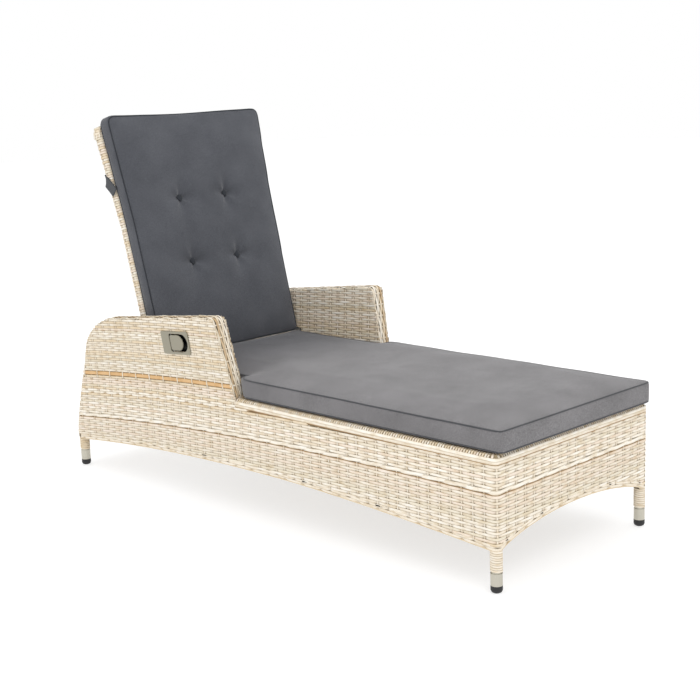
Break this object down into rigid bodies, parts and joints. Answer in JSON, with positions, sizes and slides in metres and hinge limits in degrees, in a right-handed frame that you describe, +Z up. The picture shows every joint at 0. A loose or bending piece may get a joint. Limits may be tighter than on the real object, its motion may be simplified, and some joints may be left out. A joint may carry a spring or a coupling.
{
  "type": "reclining sun lounger",
  "caption": "Woven garden sun lounger with arms, a reclining back that a gas spring holds, a release lever in one arm, and loose tufted cushions.",
  "frame": {"origin": "middle of the footprint at ground level", "axes": "+Y towards the head end, +Z up, X across the width with the lever side at -X"},
  "size_m": [0.7512, 1.914, 1.2229],
  "materials": {
    "wicker": "woven cream resin strands, mottled with tan and white",
    "aluminium_frame": "satin brushed tube",
    "hinge_steel": "zinc-plated, brushed",
    "foot_rubber": "matt black moulded rubber",
    "dark_plastic": "black moulded plastic",
    "lever_plastic": "satin grey-beige moulded plastic",
    "spring_paint": "black satin paint",
    "back_fabric": "dark blue-grey woven canvas",
    "seat_fabric": "mid-grey woven canvas",
    "strap_webbing": "dark grey woven tape"
  },
  "bodies": {
    "base": {"leg_post_foot_left": "aluminium_frame", "leg_post_foot_right": "aluminium_frame", "leg_post_head_left": "aluminium_frame", "leg_post_head_right": "aluminium_frame", "leg_wrap_foot_left": "wicker", "leg_wrap_foot_right": "wicker", "leg_wrap_head_left": "wicker", "leg_wrap_head_right": "wicker", "leg_foot_foot_left": "foot_rubber", "leg_foot_foot_right": "foot_rubber", "leg_foot_head_left": "foot_rubber", "leg_foot_head_right": "foot_rubber", "side_rail_left": "aluminium_frame", "side_rail_right": "aluminium_frame", "rail_foot": "aluminium_frame", "rail_head": "aluminium_frame", "seat_tube_front": "aluminium_frame", "seat_tube_middle": "aluminium_frame", "seat_tube_rear": "aluminium_frame", "spring_tube": "aluminium_frame", "arm_hoop_left": "aluminium_frame", "arm_hoop_right": "aluminium_frame", "skirt_side_left": "wicker", "skirt_side_right": "wicker", "skirt_foot": "wicker", "skirt_head": "wicker", "rim_side_left": "wicker", "rim_side_right": "wicker", "rim_foot": "wicker", "seat_deck": "wicker", "arm_wicker_left": "wicker", "arm_wicker_right": "wicker", "pivot_bracket_left": "hinge_steel", "pivot_bracket_right": "hinge_steel", "spring_bracket": "hinge_steel", "pivot_bush_left": "dark_plastic", "pivot_bush_right": "dark_plastic", "lever_cup": "dark_plastic", "release_cable": "dark_plastic", "lever_plate": "lever_plastic", "lever_pin": "hinge_steel", "seat_cushion": "seat_fabric"},
    "back": {"back_tube_left": "aluminium_frame", "back_tube_right": "aluminium_frame", "back_tube_top": "aluminium_frame", "back_tube_bottom": "aluminium_frame", "hinge_plate_left": "hinge_steel", "hinge_plate_right": "hinge_steel", "back_wicker": "wicker", "back_cushion": "back_fabric", "cushion_strap": "strap_webbing", "tuft_button_lower_left": "back_fabric", "tuft_button_lower_right": "back_fabric", "tuft_button_upper_left": "back_fabric", "tuft_button_upper_right": "back_fabric"},
    "gas_rod": {"release_head": "hinge_steel", "spring_rod": "hinge_steel"},
    "gas_barrel": {"spring_barrel": "spring_paint"},
    "release_trigger": {"release_lever": "hinge_steel"},
    "flap": {"lever_flap": "lever_plastic"}
  },
  "joints": [
    {"name": "recline", "type": "hinge", "parent": "base", "child": "back", "pos_m": [0, 0.486, 0.434], "axis": [-1, 0, 0], "range_deg": [0, 76]},
    {"name": "spring_swing", "type": "hinge", "parent": "base", "child": "gas_rod", "pos_m": [0, 0.319, 0.206], "axis": [1, 0, 0], "range_deg": [0, 1]},
    {"name": "spring_slide", "type": "slide", "parent": "gas_rod", "child": "gas_barrel", "axis": [0, 0.7194, 0.6946], "range_m": [-0.0745, 0]},
    {"name": "flap_pull", "type": "hinge", "parent": "base", "child": "flap", "pos_m": [-0.36233, 0.34893, 0.51645], "axis": [0.0992, -0.0785, -0.992], "range_deg": [0, 35], "stiffness_Nm_per_rad": 0.5},
    {"name": "trigger_turn", "type": "hinge", "parent": "gas_rod", "child": "release_trigger", "pos_m": [0, 0.32193, 0.23176], "axis": [1, 0, 0], "range_deg": [0, 20.1]}
  ],
  "couplings": [
    {"joint": "spring_swing", "follows": "recline", "ratio": 0.0037636},
    {"joint": "spring_slide", "follows": "recline", "m_per_rad": -0.05588},
    {"joint": "trigger_turn", "follows": "flap_pull", "ratio": 0.57143}
  ]
}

####

§ INSTRUCTION
Your answer should be a single number: the count of lines in the material above that contain "bodies".

§ THE OUTPUT
2